NOTE: This is the first talk scheduled for the week of April 27. There is a second talk scheduled for May 1.

Abstract

Muon and its variants have shown strong empirical performance in a variety of deep learning tasks. Existing convergence analyses of Muon rely on smoothness assumptions, though arguably the most successful function class for developing deep learning methods (such as AdaGrad and Adam) has been the class of convex and Lipschitz functions. This talk asks whether the classical convex Lipschitz model is a useful model for understanding Muon.

The answer is no. We show that Muon does not converge on the class of convex and Lipschitz functions. We also show that error feedback restores convergence, more generally, for non-Euclidean subgradient methods with momentum. However, this fix moves Muon towards the Euclidean subgradient descent method with momentum, and in experiments, it weakens rather than improves the method.

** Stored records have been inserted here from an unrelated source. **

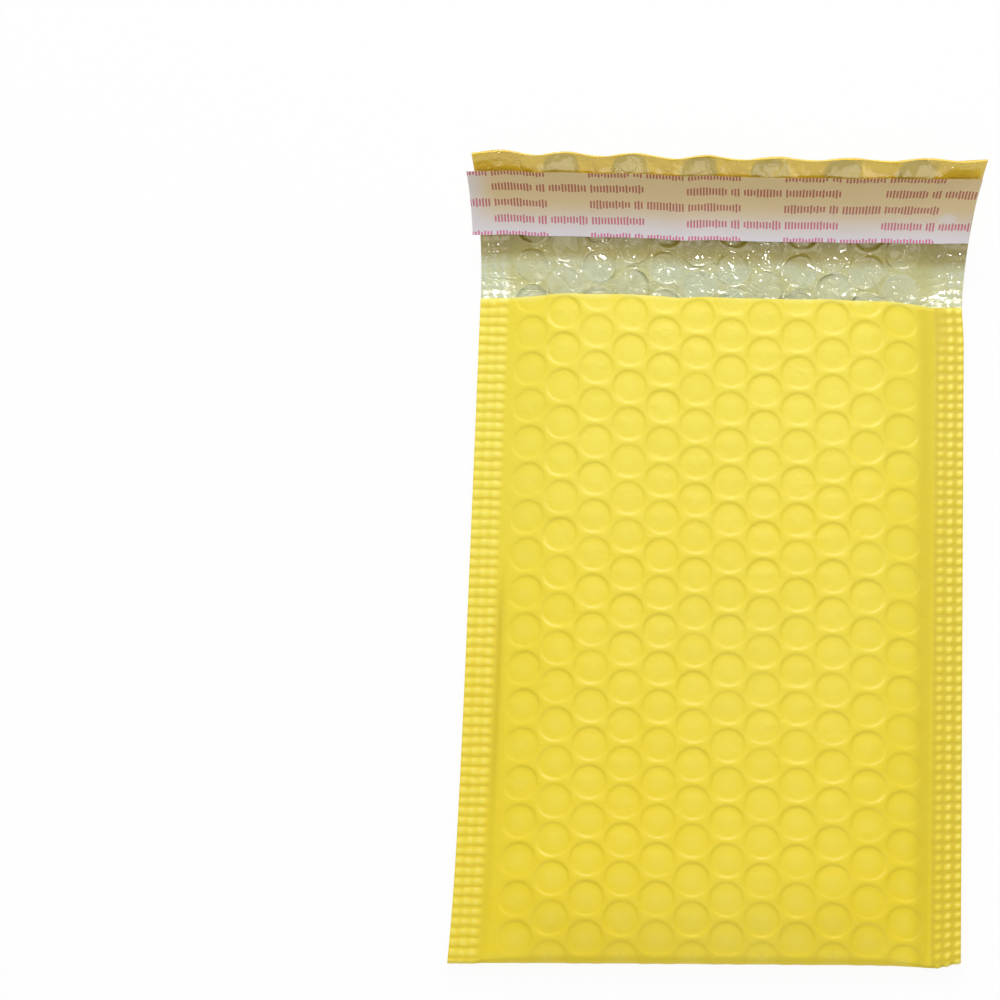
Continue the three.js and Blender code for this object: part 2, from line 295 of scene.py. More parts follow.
    def layer(self, x: Array, v: Array, depth: Array | float) -> Array:
        """Place points at a depth under the outside of the sheet.

        Args:
            x: Places across.
            v: Places along, negative on the front panel.
            depth: Distance in from the outside.

        Returns:
            Points, one row each.
        """
        x, v = np.broadcast_arrays(np.asarray(x, float), np.asarray(v, float))
        depth = np.broadcast_to(depth, x.shape)
        y = np.minimum(np.abs(v), self.panel)
        front = v < 0
        radius, centre = self.fold(x)
        side = np.where(front, 1.0, -1.0)
        flat = np.where(front, self.front_height(x, y) - depth, self.back_height(x, y) + depth)
        turn = np.arccos(ramp((radius - y) / radius))
        inner = radius - depth
        in_fold = y < radius
        z = np.where(in_fold, centre + side * inner * np.sin(turn), flat)
        place = np.stack([x, np.where(in_fold, radius - inner * np.cos(turn), y), z], -1)
        on_flap = v > self.panel
        place[on_flap] = self.curled(x, v, self.settled(x, v) + depth + self.wave(x, v))[on_flap]
        return place

    def pocket(self, x: Array, y: Array) -> tuple[Array, Array]:
        """Find the open space between the two layers of lining.

        Args:
            x: Places across.
            y: Places along from the fold.

        Returns:
            The height of its middle and half its gap.
        """
        top = self.front_height(x, y) - self.film
        floor = self.back_height(x, y) + self.film
        half = (top - floor) / 2
        full = self.thickness / 2 - self.film
        share = ramp((half - self.lining_in_seal) / (full - self.lining_in_seal))
        run = 1 - (1 - ramp((y - self.pocket_end) / self.pocket_run)) ** 2
        return (top + floor) / 2, self.pocket_gap / 2 * share * run

    def inside(self, x: Array, v: Array, relief: Array | float) -> Array:
        """Place points on the lining's inner face, pocket and flap.

        Args:
            x: Places across.
            v: Places along, negative on the front layer.
            relief: Height out of the lining's face.

        Returns:
            Points, one row each.
        """
        x, v = np.broadcast_arrays(np.asarray(x, float), np.asarray(v, float))
        relief = np.broadcast_to(relief, x.shape)
        y = np.minimum(np.abs(v), self.panel)
        mid, half = self.pocket(x, y)
        height = np.where(v < 0, mid + half - relief, mid - half + relief)
        place = np.stack([x, y, height], -1)
        floor = self.back_height(x, np.full_like(x, self.panel))
        thick = self.film + self.lining_in_seal
        thick = thick + (self.lining - self.lining_in_seal) * self.swell(x, self.back_shoulder)
        near_end = smooth(self.end - 8.0, self.end, v)
        thick = thick - self.end_thinning * self.swell(x, self.back_shoulder) * near_end
        share = ramp((v - self.panel) / self.lining_run)
        cover = (mid - half - floor) * (1 - share) + thick * share
        on_flap = v > self.panel
        offset = self.settled(x, v) + cover + relief + self.wave(x, v)
        place[on_flap] = self.curled(x, v, offset)[on_flap]
        return place


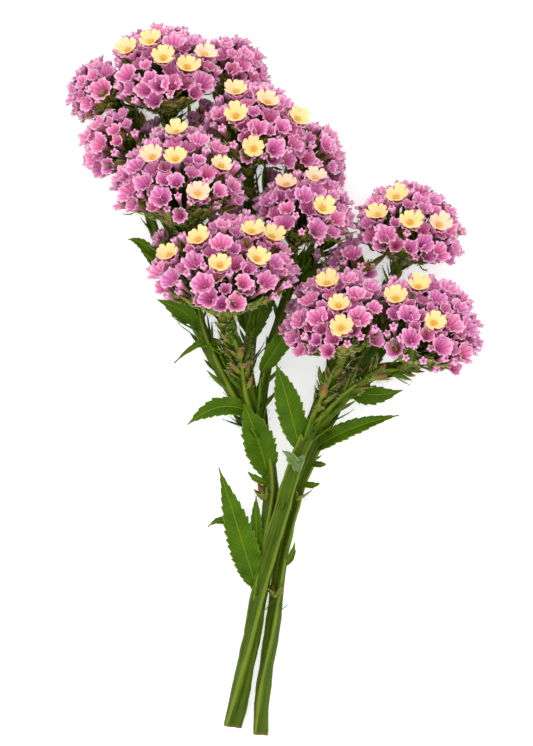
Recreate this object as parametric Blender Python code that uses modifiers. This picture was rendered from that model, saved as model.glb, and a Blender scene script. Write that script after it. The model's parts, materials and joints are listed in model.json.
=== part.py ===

Our conclusion is that convex Lipschitz theory, when predictive for adaptive metric methods, is the wrong one for Muon. This suggests that Muon’s success must come from structure absent from this model, most plausibly smoothness.

This is a joint work with Ahmed Khaled, Guillaume Garrigos, Michael Crawshaw, and Robert Gower.

Bio

Tetiana Parshakova is a Flatiron Research Fellow at the Center for Computational Mathematics. Her research develops efficient algorithms for large-scale computational problems using tools from convex optimization, statistics, and numerical linear algebra. Before joining Flatiron, she was a postdoctoral scientist at Amazon SCOT. She earned a Ph.D. in Computational Mathematics from Stanford University and holds a B.S. in Industrial Design and an M.S. in Electrical Engineering from KAIST. At Flatiron, she focuses on developing and analyzing new optimization techniques for training large language models.